(Collection entries)
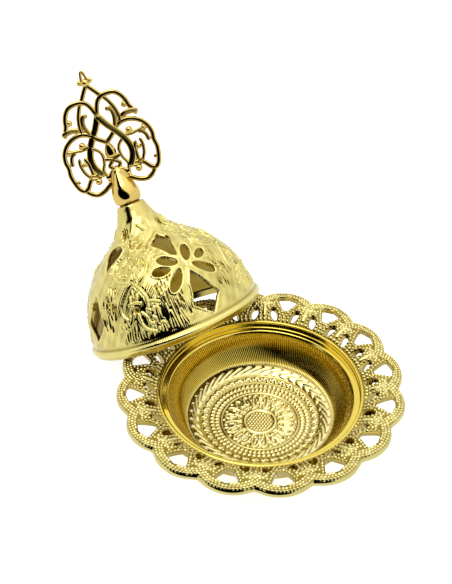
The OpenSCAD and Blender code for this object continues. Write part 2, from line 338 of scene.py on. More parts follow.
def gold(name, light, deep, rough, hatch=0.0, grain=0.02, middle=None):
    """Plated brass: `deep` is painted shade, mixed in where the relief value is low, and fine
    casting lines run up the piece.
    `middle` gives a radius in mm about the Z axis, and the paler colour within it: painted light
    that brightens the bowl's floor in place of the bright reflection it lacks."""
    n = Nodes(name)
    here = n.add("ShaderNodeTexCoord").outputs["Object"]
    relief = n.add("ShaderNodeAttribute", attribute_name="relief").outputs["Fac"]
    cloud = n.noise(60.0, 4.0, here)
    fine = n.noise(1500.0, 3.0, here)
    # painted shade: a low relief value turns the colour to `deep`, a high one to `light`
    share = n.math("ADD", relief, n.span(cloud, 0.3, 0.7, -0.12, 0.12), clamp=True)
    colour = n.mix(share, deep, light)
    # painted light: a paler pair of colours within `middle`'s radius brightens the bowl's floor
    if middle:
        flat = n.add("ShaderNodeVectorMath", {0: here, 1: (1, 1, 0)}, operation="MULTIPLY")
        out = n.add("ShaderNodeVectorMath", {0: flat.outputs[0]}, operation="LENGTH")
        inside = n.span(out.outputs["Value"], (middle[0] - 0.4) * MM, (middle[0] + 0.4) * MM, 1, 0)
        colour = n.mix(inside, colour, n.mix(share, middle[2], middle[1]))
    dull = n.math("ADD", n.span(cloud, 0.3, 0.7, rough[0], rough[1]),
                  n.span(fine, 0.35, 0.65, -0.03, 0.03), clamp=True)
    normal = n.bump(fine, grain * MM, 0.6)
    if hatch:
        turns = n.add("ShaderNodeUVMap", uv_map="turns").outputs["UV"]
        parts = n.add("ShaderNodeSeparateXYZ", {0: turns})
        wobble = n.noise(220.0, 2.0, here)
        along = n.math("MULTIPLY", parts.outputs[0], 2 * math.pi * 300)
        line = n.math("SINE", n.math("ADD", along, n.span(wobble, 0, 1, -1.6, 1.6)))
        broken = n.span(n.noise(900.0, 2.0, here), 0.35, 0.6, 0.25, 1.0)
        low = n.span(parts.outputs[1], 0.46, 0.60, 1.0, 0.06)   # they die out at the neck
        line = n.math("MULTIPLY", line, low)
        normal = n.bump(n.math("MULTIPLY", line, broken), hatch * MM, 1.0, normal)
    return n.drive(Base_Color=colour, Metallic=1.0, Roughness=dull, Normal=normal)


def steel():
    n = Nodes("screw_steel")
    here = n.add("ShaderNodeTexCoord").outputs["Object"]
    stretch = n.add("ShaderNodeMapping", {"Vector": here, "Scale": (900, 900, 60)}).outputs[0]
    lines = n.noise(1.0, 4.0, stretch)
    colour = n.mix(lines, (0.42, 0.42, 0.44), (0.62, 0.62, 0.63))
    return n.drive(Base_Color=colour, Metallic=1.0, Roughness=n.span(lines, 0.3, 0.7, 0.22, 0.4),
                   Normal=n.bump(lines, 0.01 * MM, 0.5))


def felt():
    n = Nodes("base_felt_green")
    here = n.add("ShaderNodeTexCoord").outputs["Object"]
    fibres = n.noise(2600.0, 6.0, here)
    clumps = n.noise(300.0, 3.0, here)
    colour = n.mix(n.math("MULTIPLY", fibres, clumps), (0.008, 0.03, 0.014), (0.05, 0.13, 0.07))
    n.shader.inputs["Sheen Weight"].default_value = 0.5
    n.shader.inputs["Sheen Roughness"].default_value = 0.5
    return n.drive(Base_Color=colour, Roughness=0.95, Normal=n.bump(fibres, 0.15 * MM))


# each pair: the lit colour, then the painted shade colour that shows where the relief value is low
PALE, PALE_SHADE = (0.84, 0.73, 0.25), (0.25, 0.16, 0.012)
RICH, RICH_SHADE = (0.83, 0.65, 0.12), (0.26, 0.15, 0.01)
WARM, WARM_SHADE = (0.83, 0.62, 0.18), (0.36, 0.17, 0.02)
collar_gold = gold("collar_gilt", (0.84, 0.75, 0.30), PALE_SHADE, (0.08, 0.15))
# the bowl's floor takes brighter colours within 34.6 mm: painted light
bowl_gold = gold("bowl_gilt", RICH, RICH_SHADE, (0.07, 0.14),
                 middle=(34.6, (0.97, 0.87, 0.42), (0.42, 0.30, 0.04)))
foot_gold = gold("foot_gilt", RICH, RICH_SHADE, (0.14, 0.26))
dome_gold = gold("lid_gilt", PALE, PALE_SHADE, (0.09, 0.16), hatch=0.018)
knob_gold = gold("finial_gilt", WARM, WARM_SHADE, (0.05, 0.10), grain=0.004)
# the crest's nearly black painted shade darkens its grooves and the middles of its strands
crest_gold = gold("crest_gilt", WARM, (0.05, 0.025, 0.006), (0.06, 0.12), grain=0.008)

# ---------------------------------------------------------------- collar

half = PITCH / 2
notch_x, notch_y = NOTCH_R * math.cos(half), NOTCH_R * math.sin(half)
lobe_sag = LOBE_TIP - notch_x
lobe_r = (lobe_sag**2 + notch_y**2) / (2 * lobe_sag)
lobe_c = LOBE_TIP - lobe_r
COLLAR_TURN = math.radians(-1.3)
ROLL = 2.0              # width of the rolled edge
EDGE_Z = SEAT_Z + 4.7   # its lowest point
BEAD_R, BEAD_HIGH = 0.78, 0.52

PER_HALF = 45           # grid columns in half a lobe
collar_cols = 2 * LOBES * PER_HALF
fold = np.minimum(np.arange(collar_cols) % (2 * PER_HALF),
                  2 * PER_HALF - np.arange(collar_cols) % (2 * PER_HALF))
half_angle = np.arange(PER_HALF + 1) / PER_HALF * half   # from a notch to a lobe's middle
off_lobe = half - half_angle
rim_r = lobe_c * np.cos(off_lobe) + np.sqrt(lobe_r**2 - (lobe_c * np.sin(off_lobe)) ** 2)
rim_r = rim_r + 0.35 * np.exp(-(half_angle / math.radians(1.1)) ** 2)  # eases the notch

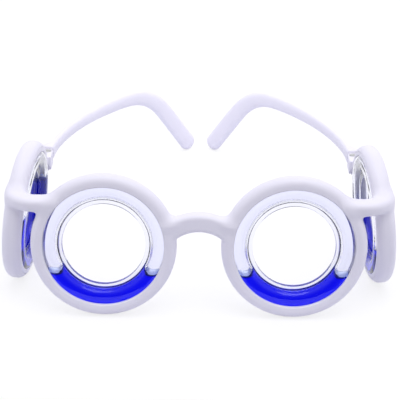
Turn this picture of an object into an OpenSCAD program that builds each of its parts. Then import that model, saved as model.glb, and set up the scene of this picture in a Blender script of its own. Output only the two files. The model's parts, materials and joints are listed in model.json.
* * *
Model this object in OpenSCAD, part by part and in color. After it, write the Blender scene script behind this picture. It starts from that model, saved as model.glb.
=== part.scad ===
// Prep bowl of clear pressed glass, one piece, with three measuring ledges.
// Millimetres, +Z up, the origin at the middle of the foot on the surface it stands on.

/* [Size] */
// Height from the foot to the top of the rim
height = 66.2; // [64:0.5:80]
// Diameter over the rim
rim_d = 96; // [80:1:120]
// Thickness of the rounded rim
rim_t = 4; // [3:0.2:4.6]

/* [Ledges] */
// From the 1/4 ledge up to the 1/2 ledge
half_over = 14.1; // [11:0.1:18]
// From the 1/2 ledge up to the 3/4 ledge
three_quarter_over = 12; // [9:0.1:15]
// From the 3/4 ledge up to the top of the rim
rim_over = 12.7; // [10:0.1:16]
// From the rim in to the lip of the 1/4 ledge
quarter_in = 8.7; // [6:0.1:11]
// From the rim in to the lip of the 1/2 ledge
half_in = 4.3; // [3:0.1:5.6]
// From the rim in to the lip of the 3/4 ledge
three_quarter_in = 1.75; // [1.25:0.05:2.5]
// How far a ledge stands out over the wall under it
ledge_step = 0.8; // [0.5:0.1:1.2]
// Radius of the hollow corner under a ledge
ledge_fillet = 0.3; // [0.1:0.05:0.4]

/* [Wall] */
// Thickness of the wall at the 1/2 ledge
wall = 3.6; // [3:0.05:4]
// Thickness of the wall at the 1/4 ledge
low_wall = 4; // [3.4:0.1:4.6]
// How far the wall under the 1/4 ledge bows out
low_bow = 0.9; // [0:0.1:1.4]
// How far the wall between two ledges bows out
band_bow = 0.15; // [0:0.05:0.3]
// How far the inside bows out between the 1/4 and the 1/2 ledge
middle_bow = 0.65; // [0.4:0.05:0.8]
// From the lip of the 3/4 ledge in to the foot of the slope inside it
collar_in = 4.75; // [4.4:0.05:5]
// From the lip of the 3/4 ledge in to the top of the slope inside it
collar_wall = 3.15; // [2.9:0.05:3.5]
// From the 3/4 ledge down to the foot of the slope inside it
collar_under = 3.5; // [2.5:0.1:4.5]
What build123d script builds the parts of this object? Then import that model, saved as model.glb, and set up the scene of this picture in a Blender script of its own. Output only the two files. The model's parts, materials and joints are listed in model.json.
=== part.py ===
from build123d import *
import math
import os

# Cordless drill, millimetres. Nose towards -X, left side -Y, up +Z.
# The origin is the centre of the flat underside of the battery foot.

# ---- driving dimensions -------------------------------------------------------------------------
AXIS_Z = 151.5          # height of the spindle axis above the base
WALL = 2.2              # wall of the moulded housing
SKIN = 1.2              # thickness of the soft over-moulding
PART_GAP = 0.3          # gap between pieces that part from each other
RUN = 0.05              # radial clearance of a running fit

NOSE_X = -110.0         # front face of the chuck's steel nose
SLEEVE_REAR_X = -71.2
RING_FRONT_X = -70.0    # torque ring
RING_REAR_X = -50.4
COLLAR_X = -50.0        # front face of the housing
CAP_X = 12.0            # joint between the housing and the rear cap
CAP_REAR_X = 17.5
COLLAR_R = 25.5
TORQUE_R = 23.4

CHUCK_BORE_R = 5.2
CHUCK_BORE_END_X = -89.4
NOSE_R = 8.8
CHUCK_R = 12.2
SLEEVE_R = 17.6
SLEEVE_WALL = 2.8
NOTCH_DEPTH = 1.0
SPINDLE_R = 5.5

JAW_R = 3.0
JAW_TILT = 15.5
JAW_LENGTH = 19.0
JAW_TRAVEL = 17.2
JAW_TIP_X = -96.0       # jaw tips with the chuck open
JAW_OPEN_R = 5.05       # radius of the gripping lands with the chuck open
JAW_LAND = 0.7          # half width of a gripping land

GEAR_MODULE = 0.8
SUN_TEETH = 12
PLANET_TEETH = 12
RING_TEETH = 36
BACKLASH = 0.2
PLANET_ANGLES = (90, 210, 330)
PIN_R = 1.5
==
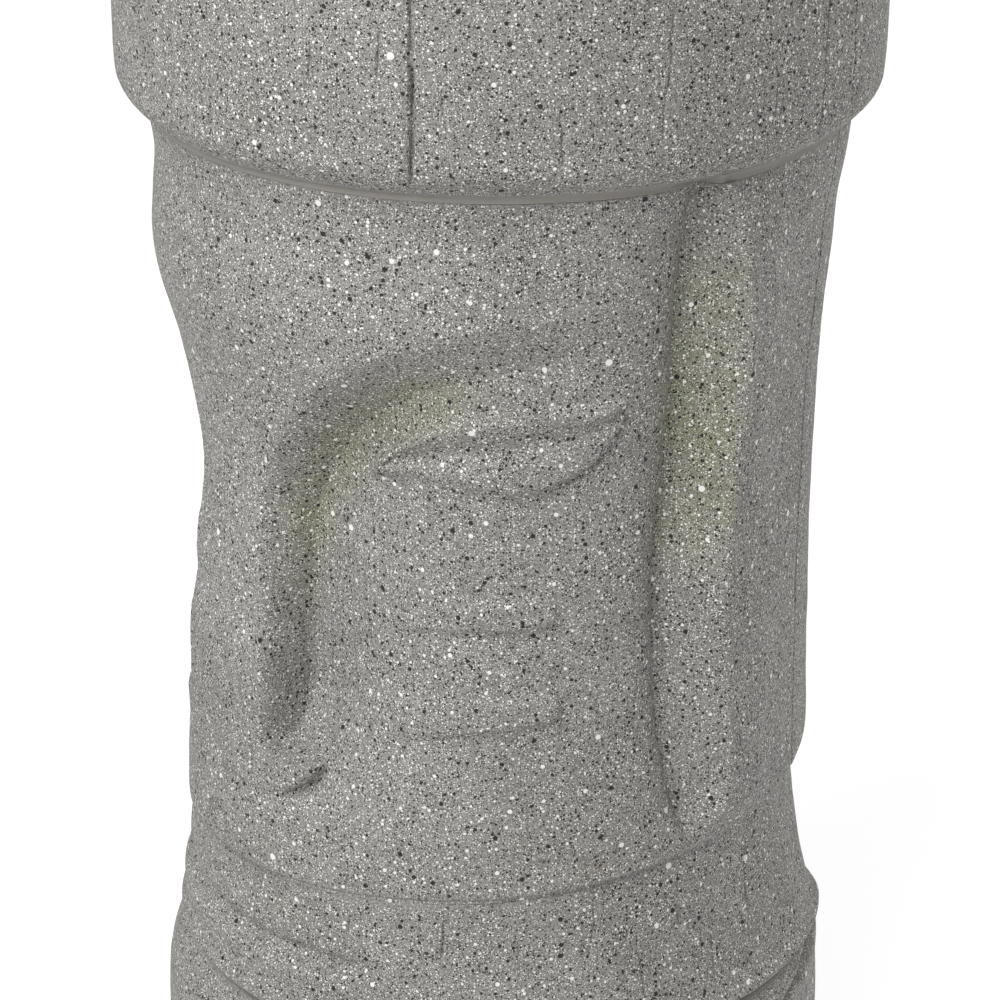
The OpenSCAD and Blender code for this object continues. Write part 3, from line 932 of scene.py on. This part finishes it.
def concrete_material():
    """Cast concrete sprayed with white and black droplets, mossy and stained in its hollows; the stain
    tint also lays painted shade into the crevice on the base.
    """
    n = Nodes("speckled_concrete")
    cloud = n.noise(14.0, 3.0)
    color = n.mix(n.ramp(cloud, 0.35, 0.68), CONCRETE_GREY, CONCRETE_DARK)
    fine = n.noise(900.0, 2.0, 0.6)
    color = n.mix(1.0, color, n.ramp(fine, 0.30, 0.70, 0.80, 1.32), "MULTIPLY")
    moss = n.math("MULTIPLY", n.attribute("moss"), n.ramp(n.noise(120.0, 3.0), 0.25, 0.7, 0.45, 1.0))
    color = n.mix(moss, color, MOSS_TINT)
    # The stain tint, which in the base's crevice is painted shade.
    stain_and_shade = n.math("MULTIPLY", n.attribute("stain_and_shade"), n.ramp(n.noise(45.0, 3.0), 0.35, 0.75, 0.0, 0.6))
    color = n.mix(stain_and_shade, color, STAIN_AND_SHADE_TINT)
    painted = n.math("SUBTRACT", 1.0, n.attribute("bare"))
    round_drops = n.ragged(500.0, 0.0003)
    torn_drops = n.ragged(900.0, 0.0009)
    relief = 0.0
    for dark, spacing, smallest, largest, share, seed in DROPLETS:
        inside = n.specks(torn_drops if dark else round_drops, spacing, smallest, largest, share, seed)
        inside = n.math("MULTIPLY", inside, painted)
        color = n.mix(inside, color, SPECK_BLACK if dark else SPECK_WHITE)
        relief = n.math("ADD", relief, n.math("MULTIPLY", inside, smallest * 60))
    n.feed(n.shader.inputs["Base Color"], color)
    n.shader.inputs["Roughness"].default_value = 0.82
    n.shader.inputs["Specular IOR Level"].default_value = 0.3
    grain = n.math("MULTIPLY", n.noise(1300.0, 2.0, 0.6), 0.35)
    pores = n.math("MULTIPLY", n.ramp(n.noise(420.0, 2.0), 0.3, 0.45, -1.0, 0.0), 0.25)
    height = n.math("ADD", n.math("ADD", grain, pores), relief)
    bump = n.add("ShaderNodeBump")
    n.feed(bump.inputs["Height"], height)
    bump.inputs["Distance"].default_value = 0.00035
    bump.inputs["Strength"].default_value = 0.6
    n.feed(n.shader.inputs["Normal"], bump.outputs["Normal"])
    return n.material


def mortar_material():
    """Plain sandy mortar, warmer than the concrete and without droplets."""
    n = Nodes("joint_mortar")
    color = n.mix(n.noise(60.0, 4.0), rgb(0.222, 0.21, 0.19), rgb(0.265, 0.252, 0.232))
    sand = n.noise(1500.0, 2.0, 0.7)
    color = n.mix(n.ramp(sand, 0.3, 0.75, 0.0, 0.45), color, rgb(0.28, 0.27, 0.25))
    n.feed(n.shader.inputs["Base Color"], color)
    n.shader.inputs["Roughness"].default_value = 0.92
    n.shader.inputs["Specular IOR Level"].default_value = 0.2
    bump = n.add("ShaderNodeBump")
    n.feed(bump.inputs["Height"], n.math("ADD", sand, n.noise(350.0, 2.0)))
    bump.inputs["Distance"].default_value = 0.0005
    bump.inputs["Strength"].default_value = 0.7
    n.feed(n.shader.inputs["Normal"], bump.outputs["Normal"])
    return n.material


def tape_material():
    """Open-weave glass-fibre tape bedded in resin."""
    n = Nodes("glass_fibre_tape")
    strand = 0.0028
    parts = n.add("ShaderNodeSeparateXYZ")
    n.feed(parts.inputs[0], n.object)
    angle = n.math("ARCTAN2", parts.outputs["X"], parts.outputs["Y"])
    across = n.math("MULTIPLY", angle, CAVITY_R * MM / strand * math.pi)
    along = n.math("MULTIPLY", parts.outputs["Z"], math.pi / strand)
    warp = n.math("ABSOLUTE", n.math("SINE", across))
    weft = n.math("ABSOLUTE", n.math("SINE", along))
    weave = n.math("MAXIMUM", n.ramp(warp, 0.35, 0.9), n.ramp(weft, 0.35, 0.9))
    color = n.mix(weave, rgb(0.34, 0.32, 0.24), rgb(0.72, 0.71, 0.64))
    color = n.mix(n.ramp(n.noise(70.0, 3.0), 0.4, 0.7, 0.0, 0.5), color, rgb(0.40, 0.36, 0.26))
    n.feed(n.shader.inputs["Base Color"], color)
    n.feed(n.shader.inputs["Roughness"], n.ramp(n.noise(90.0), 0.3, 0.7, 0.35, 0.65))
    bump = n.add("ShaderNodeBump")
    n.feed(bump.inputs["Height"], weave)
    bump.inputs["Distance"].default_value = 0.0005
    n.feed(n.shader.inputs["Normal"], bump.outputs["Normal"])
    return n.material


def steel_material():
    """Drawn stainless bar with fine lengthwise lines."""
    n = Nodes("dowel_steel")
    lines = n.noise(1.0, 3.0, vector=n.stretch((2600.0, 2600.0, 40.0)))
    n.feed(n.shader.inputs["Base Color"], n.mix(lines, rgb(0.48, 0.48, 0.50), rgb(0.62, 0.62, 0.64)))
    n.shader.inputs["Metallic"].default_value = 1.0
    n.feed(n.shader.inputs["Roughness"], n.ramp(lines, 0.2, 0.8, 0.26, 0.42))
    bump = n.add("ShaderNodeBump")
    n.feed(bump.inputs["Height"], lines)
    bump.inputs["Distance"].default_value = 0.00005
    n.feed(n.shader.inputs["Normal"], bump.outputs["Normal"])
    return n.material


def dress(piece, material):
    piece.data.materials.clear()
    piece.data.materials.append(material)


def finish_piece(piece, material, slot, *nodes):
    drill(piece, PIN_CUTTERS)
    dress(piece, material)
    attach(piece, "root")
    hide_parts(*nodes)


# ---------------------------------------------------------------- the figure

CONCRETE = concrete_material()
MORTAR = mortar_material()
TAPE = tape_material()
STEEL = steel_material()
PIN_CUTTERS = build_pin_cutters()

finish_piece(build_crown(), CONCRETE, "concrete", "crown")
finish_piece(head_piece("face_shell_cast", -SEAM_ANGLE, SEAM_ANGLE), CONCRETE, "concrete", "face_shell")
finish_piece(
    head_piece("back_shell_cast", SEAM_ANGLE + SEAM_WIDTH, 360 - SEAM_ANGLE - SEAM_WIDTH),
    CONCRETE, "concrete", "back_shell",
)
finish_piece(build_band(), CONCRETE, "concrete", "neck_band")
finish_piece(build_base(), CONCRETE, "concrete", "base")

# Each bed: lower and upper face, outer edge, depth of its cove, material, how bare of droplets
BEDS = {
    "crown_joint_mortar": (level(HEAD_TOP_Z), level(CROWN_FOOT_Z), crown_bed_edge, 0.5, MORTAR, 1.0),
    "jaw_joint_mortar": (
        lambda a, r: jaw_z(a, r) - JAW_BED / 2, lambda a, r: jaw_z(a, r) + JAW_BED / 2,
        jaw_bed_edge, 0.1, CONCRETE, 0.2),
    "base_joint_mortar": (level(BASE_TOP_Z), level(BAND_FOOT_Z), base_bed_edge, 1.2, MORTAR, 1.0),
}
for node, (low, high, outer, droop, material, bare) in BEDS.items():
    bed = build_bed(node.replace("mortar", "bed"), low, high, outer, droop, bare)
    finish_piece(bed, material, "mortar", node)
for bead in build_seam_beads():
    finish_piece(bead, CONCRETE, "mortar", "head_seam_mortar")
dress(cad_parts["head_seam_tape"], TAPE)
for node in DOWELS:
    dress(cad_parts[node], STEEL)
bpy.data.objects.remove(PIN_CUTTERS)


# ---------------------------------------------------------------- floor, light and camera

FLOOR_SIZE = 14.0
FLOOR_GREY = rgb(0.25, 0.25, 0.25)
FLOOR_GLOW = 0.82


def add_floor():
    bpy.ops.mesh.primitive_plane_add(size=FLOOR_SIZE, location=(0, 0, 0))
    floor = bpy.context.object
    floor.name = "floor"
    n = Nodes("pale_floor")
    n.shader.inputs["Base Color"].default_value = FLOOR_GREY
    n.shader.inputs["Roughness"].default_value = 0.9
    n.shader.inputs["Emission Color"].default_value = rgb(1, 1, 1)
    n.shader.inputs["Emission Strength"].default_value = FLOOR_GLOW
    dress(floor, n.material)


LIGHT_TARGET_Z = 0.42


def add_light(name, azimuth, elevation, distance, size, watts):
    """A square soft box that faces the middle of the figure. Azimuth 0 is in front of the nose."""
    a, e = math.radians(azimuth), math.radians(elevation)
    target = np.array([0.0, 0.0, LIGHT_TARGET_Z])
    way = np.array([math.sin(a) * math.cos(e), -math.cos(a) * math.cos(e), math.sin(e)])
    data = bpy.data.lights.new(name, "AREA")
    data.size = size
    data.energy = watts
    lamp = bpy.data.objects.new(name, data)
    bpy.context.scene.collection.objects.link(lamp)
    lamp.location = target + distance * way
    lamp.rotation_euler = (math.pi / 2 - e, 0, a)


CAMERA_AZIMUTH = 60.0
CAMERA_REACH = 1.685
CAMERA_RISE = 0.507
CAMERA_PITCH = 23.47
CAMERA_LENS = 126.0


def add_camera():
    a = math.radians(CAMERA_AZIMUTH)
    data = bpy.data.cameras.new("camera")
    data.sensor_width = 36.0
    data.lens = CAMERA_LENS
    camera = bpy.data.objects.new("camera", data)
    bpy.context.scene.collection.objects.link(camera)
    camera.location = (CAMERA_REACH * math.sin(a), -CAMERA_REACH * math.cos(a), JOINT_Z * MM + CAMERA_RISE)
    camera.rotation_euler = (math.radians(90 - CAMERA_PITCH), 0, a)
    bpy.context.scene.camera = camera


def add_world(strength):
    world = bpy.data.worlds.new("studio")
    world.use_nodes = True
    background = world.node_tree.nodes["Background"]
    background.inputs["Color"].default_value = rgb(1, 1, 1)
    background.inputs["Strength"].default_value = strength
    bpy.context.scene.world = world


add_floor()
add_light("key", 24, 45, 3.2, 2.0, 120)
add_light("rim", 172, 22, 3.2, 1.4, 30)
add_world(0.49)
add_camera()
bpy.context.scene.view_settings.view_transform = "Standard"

SHORT PROBLEM: Return, unchanged, the run of lines above that opens with the line containing "hide_parts(*nodes)" and closes with the line containing "PIN_CUTTERS = build_pin_cutters()". Include both.

REPLY:
    hide_parts(*nodes)


# ---------------------------------------------------------------- the figure

CONCRETE = concrete_material()
MORTAR = mortar_material()
TAPE = tape_material()
STEEL = steel_material()
PIN_CUTTERS = build_pin_cutters()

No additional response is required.